Le chef du gouvernement a aussi confirmé ce qu’avait annoncé Emmanuel Macron fin avril : l’âge légal de départ en retraite sera maintenu à 62 ans mais l’exécutif définira « un âge d’équilibre et des incitations à travailler plus longtemps », a indiqué l’ancien maire du Havre, sans plus de précisions. Le président de la République avait pour sa part parlé fin avril d’« un système de décote » autour de 63 à 64 ans : avant cette borne, la pension serait minorée ; après, elle pourrait être majorée. Un changement de vocabulaire pour désigner un mécanisme similaire, également appelé âge pivot, qui n’avait pas été évoqué par M. Delevoye lors de la concertation de plus d’un an menée avec les partenaires sociaux. Ce dernier s’était contenté de parler de bonifications pour ceux choisiront de continuer leur activité après 62 ans. Mais pour M. Philippe, ainsi, « chacun pourra faire son choix, en liberté et en responsabilité ».

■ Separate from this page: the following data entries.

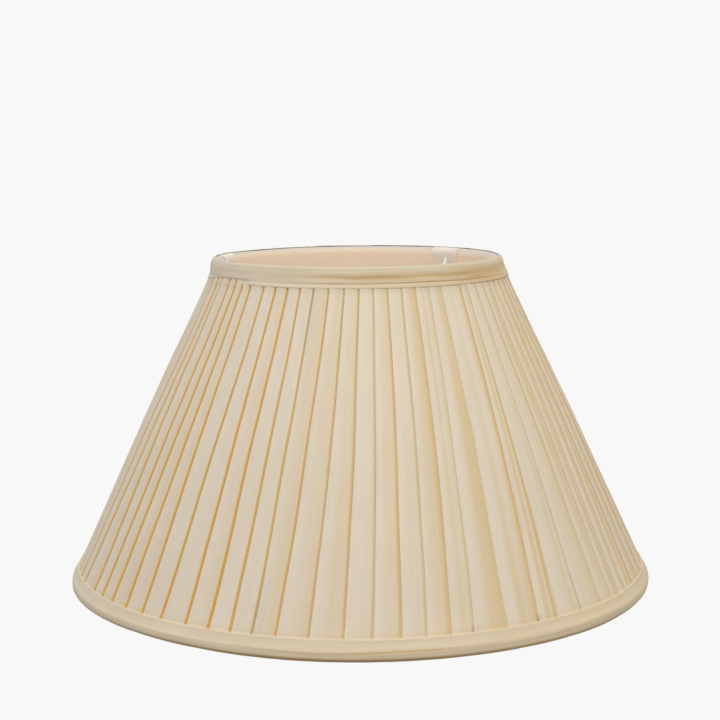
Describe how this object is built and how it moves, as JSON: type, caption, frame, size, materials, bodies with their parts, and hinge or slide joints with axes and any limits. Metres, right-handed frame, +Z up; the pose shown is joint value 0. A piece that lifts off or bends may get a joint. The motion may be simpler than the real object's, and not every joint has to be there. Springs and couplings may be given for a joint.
{
  "type": "lamp shade",
  "caption": "Pleated empire lamp shade: cream cloth folded over a lined wire frame, bound top and bottom rims, recessed ring fitter.",
  "frame": {"origin": "centre of the circle the lower binding stands on", "axes": "+Z up along the shade's axis, -Y towards the front, +X to the right seen from the front"},
  "size_m": [0.4, 0.4, 0.224],
  "materials": {
    "frame_wire": "satin",
    "fitter_metal": "satin",
    "ring_tape": "matte",
    "lining_cloth": "satin",
    "pleated_cover": "satin",
    "binding_cloth": "satin",
    "reducer_plastic": "matte"
  },
  "bodies": {
    "shade": {"top_ring": "frame_wire", "bottom_ring": "frame_wire", "strut_1": "frame_wire", "strut_2": "frame_wire", "strut_3": "frame_wire", "strut_4": "frame_wire", "strut_5": "frame_wire", "strut_6": "frame_wire", "carrier_ring": "fitter_metal", "fitter_arm_1": "fitter_metal", "fitter_arm_2": "fitter_metal", "fitter_arm_3": "fitter_metal", "top_ring_tape": "ring_tape", "bottom_ring_tape": "ring_tape", "lining_front": "lining_cloth", "lining_back": "lining_cloth", "neatener_1": "lining_cloth", "neatener_2": "lining_cloth", "neatener_3": "lining_cloth", "pleat_panel_1": "pleated_cover", "pleat_panel_2": "pleated_cover", "pleat_panel_3": "pleated_cover", "pleat_panel_4": "pleated_cover", "pleat_panel_5": "pleated_cover", "pleat_panel_6": "pleated_cover", "top_trim": "binding_cloth", "bottom_trim": "binding_cloth"},
    "reducer": {"reducer_ring": "reducer_plastic"}
  },
  "joints": [
    {"name": "reducer_lift", "type": "slide", "parent": "shade", "child": "reducer", "axis": [0, 0, 1], "range_m": [0, 0.06]}
  ]
}
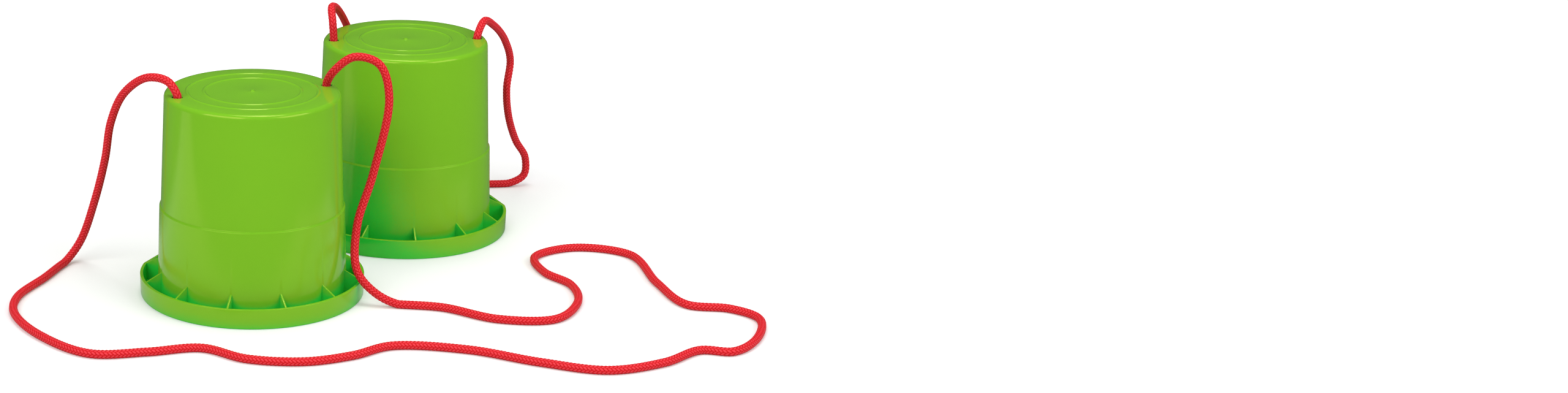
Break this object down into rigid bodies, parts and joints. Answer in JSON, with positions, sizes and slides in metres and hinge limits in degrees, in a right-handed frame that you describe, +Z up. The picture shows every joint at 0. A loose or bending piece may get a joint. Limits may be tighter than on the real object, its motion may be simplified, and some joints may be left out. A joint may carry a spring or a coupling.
{
  "type": "tin can stilts",
  "caption": "Pair of upturned plastic cup stilts with a ribbed foot rim, each with a loop of braided cord knotted under its tread.",
  "frame": {"origin": "on the floor, at the middle of the box round the two cups", "axes": "+Z up out of the treads, +X from the front cup's side towards the rear cup's side, +Y from the front cup to the rear cup"},
  "size_m": [0.4627, 0.424, 0.1519],
  "materials": {
    "green_plastic": "gloss",
    "red_cord": "matte"
  },
  "bodies": {
    "front_stilt": {"front_cup": "green_plastic", "front_rope": "red_cord", "front_knot_left": "red_cord", "front_knot_right": "red_cord"},
    "rear_stilt": {"rear_cup": "green_plastic", "rear_rope_left": "red_cord", "rear_rope_coil": "red_cord", "rear_rope_right": "red_cord", "rear_knot_left": "red_cord", "rear_knot_right": "red_cord"}
  },
  "joints": [
    {"name": "stilt_lift", "type": "slide", "parent": "front_stilt", "child": "rear_stilt", "axis": [0, 0, 1], "range_m": [0, 0.12]}
  ]
}
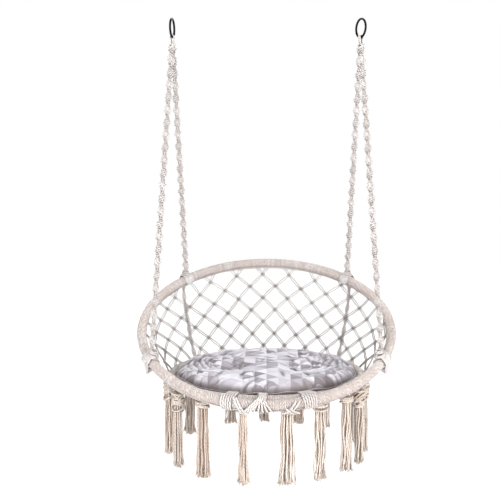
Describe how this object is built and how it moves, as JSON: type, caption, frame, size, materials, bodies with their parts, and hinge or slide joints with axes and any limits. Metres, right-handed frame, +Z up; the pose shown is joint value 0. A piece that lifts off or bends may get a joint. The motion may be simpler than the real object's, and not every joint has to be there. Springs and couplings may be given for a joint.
{
  "type": "hammock chair",
  "caption": "Hanging hammock chair with cord-wrapped hoops, a knotted net back, a round tufted cushion, tassels, and twisted ropes on steel hanging rings.",
  "frame": {"origin": "midway between the two steel hanging rings, level with the inside of their top, where the hooks carry them", "axes": "+Z up, -Y towards the open front of the seat, +X to the right as seen from the front"},
  "size_m": [0.8, 0.7387, 1.3296],
  "materials": {
    "ring": "gloss",
    "steel": "satin",
    "cover": "matte",
    "rope": "matte",
    "net": "matte",
    "tassel": "matte",
    "cushion": "matte"
  },
  "bodies": {
    "hangers": {"hanging_ring_left": "ring", "hanging_ring_right": "ring"},
    "chair": {"seat_hoop": "steel", "rim_hoop": "steel", "seat_cover_right": "cover", "seat_cover_rear": "cover", "seat_cover_left": "cover", "seat_cover_front": "cover", "rim_cover_right": "cover", "rim_cover_rear": "cover", "rim_cover_left": "cover", "rim_cover_front": "cover", "rope_eye_left": "rope", "rope_eye_right": "rope", "rope_front_left": "rope", "rope_front_right": "rope", "rope_rear_left": "rope", "rope_rear_right": "rope", "front_lashing_left": "rope", "front_lashing_right": "rope", "rear_lashing_left": "rope", "rear_lashing_right": "rope", "seat_lashing_left": "rope", "seat_lashing_right": "rope", "rear_tail_left": "rope", "rear_tail_right": "rope", "hoop_lashing_left": "rope", "hoop_lashing_middle": "rope", "hoop_lashing_right": "rope", "back_net_1": "net", "back_net_2": "net", "back_net_3": "net", "back_net_4": "net", "back_net_5": "net", "back_net_6": "net", "back_net_7": "net", "seat_net": "net", "tassel_01": "tassel", "tassel_02": "tassel", "tassel_03": "tassel", "tassel_04": "tassel", "tassel_05": "tassel", "tassel_06": "tassel", "tassel_07": "tassel", "tassel_08": "tassel", "tassel_09": "tassel", "tassel_10": "tassel", "tassel_11": "tassel", "tassel_12": "tassel", "tassel_13": "tassel", "tassel_14": "tassel", "tassel_15": "tassel", "tassel_16": "tassel"},
    "cushion": {"cushion": "cushion"}
  },
  "joints": [
    {"name": "chair_swing", "type": "hinge", "parent": "hangers", "child": "chair", "pos_m": [0, 0, -0.0433], "axis": [1, 0, 0], "range_deg": [-25, 25]},
    {"name": "cushion_lift", "type": "slide", "parent": "chair", "child": "cushion", "axis": [0, 0, 1], "range_m": [0, 0.3]}
  ]
}
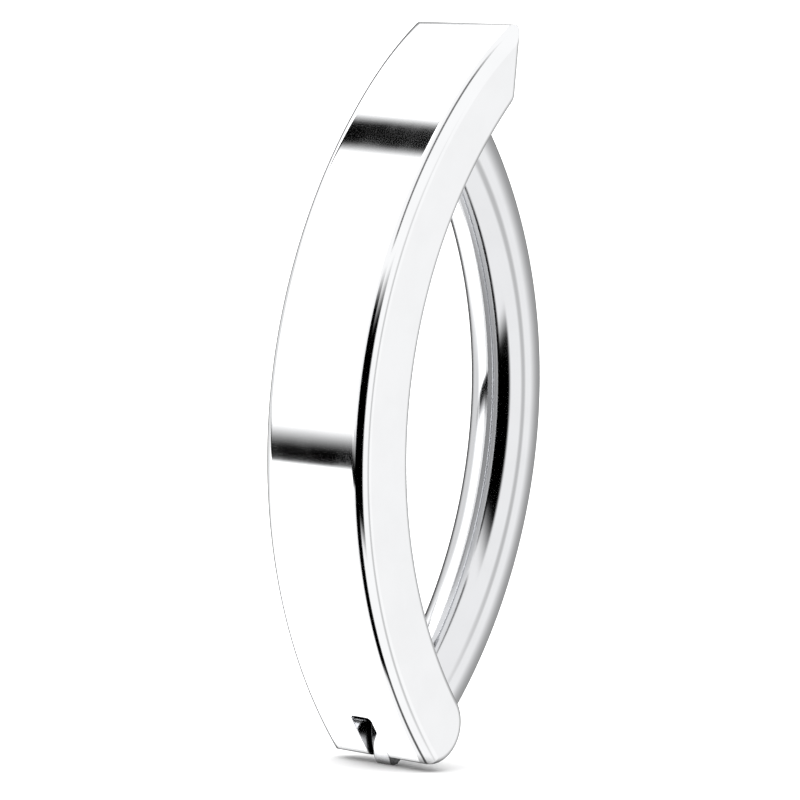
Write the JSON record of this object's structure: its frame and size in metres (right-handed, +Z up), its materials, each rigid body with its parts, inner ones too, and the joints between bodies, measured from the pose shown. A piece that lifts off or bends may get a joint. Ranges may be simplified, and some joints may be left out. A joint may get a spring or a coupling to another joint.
{
  "type": "hinged clicker ring",
  "caption": "Hinged clicker ring: a curved flat bar in front, a round wire that swings open on a cross pin behind it, and a click catch at the top.",
  "frame": {"origin": "centre of the closed ring's bounding box", "axes": "+X along the hinge pin, -Y out of the front of the flat bar, +Z up along the ring from the hinge to the catch"},
  "size_m": [0.0024, 0.0056, 0.0131],
  "materials": {
    "bar_steel": "polished",
    "wire_steel": "polished",
    "pin_steel": "polished"
  },
  "bodies": {
    "bar": {"front_bar": "bar_steel", "hinge_pin": "pin_steel"},
    "wire": {"back_wire": "wire_steel"}
  },
  "joints": [
    {"name": "clicker_hinge", "type": "hinge", "parent": "bar", "child": "wire", "pos_m": [0, -0.0003, -0.00586], "axis": [-1, 0, 0], "range_deg": [0, 100]}
  ]
}
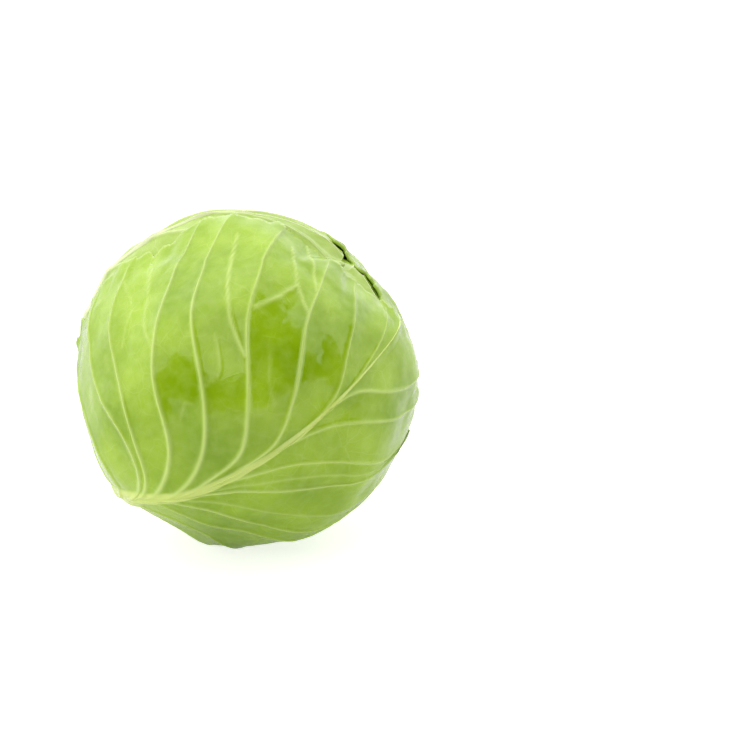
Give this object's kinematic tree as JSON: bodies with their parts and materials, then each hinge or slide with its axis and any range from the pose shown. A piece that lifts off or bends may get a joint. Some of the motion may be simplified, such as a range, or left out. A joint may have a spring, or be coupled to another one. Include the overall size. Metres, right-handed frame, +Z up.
{
  "type": "cabbage head",
  "caption": "Round white cabbage head lying on its side, with ribbed, overlapping waxy wrapper leaves round a dense inner head and a cut stem.",
  "frame": {"origin": "centre of the footprint box on the table, under the middle of the head", "axes": "+Z up; the head lies as in the picture, seen from -Y: its stem points to -X, down and slightly to +Y, its growing tip to +X, up and slightly to -Y"},
  "size_m": [0.2049, 0.2035, 0.194],
  "materials": {
    "wrapper_leaf": "waxy, softly glossy green leaf with paler ribs",
    "inner_leaf": "pale waxy inner leaf",
    "stem_flesh": "dull pale cut stalk"
  },
  "bodies": {
    "root": {"stem": "stem_flesh", "inner_head": "inner_leaf", "wrapper_leaf_1": "wrapper_leaf", "wrapper_leaf_2": "wrapper_leaf", "wrapper_leaf_3": "wrapper_leaf", "wrapper_leaf_4": "wrapper_leaf", "wrapper_leaf_5": "wrapper_leaf"}
  },
  "joints": []
}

Cette idée fait bondir les syndicats. Dans un communiqué, la CFDT, pourtant la plus ouverte à un système universel de retraites, a ainsi jugé qu’« une telle mesure compromettrait l’équilibre du projet de réforme et le rendrait inacceptable ». « Un âge d’équilibre identique pour tous qui n’est ni nécessaire financièrement ni juste pour celles et ceux qui ont commencé à travailler tôt », ajoute la centrale dirigée par Laurent Berger.

L’exécutif à la recherche d’économies

Les tensions pourraient redoubler s’il se confirmait que le gouvernement envisage bien de modifier les paramètres du système actuel de retraites. L’exécutif est en en effet à la recherche d’économies à court terme pour financer les mesures d’urgence annoncées depuis décembre. D’autant que le rapport de la commission des comptes de la Sécurité sociale, publié mardi et qui fait état d’une dégradation des comptes sociaux, comme les projections inquiétantes du Conseil d’orientation des retraites sur la trajectoire financière du système, détaillées dans une version quasi définitive du rapport annuel de l’organisme également dévoilée mardi, donnent des arguments à ceux qui, au sein du gouvernement, plaident en ce sens.

L’hypothèse d’une accélération du calendrier de la loi Touraine de 2014, qui a augmenté le nombre de trimestres nécessaires pour une retraite à taux plein à 172, soit 43 ans, et doit progressivement entrer en vigueur à partir de l’année prochaine, est aussi sur la table. Cela pourrait intervenir dès cet automne dans le projet de loi de financement de la Sécurité sociale pour 2020. Le chef de l’Etat, comme son premier ministre, ont par ailleurs maintenu une ambiguïté : celle de savoir si la « décote » ou l’« un âge d’équilibre » s’appliquerait uniquement dans la future réforme, prévue pour entrer en vigueur à partir de 2025, ou avant.